Appeals (1) from a judgment of the Supreme Court (Lawliss, J.), rendered November 26, 2012 in Clinton County, convicting defendant upon his plea of guilty of the crime of predatory sexual assault against a child, and (2) by permission, from an order of said court, entered April 5, 2016 in Clinton County, which denied defendant’s motion pursuant to CPL 440.10 to vacate the judgment of conviction, without a hearing.
*1460Defendant pleaded guilty to predatory sexual assault against a child pursuant to a negotiated plea agreement that included a waiver of appeal. In accordance with that agreement, defendant was sentenced to a prison term of 20 years to life. Defendant subsequently moved pursuant to CPL article 440 to vacate the judgment of conviction, claiming, among other things, that Supreme Court erred in failing to sua sponte recuse itself from this matter because it presided over a prior neglect proceeding in which defendant’s improper conduct with the victim played a major role. Supreme Court denied the motion to vacate without a hearing. Defendant now appeals from the judgment of conviction and, with permission, from the order denying his motion to vacate.

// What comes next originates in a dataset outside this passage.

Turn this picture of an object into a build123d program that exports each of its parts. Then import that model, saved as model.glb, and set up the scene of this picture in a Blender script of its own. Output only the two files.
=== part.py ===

Defendant’s contention on direct appeal that Supreme Court should have recused itself is unpreserved for our review given defendant’s failure to move for that relief or otherwise raise the issue before Supreme Court (see People v White, 81 AD3d 1039, 1039 [2011]; People v Mabry, 27 AD3d 835, 836 [2006]). Moreover, having validly waived his right to appeal, he is foreclosed from advancing the argument on direct appeal (see People v White, 81 AD3d at 1039; People v McCafferty, 1 AD3d 799, 799 [2003], lv denied 2 NY3d 743 [2004]). To that end, the record reflects that the court adequately explained the right to appeal and the consequences of an appeal waiver and ascertained that defendant understood them, after which defendant signed a written appeal waiver in open court (see People v Lopez, 6 NY3d 248, 256 [2006]). Defendant’s related claim on direct appeal that counsel was ineffective for failing to move for recusal is unpreserved for our review, as defendant did not raise this claim at any point in Supreme Court or move to withdraw his guilty plea on this ground (see People v Austin, 141 AD3d 956, 957-958 [2016]; People v O’Neill, 116 AD3d 1240, 1241 [2014]).
Defendant advanced the bias claim in his CPL article 440 motion as well, relying upon an order issued by Supreme Court in the related neglect proceeding concluding that defendant had “raped” the child, which defendant contends constituted a prejudgment of his guilt in this matter and required recusal. Where, as here, the “basis for recusal does not involve a mandatory statutory disqualification pursuant to Judiciary Law § 14, the trial judge was the sole arbiter regarding recusal” (People v Shultis, 61 AD3d 1116, 1117 [2009], lv denied 12 NY3d 929 [2009]). The record before us does not support the conclusion that Supreme Court’s dual role in both the neglect proceeding and this criminal matter, which was entirely appropriate under *1461the rules governing the Integrated Domestic Violence part of Supreme Court, was improper in any respect (see People v Kenyon, 108 AD3d 933, 941 [2013], lv denied 21 NY3d 1075 [2013]; Matter of Karina U., 299 AD2d 772, 773 [2002], lv denied 100 NY2d 501 [2003]; People v Smith, 272 AD2d 679, 681-682 [2000], lv denied 95 NY2d 938 [2000]).
Finally, defendant was not denied meaningful representation due to trial counsel’s failure to request that Supreme Court recuse itself. Given the strong evidence of guilt and beneficial plea offer, as well as the unlikelihood such a request would have been granted, defendant has not demonstrated “the absence of strategic or other legitimate explanations” for counsel’s decision not to seek recusal (People v Wragg, 26 NY3d 403, 409 [2015]; see People v Stahl, 141 AD3d 962, 966-967 [2016], lv denied 28 NY3d 1127 [2016]). Accordingly, Supreme Court properly denied defendant’s motion without a hearing (see CPL 440.30 [4]).
McCarthy, J.P., Egan Jr., Lynch and Clark, JJ., concur.Ordered that the judgment and order are affirmed.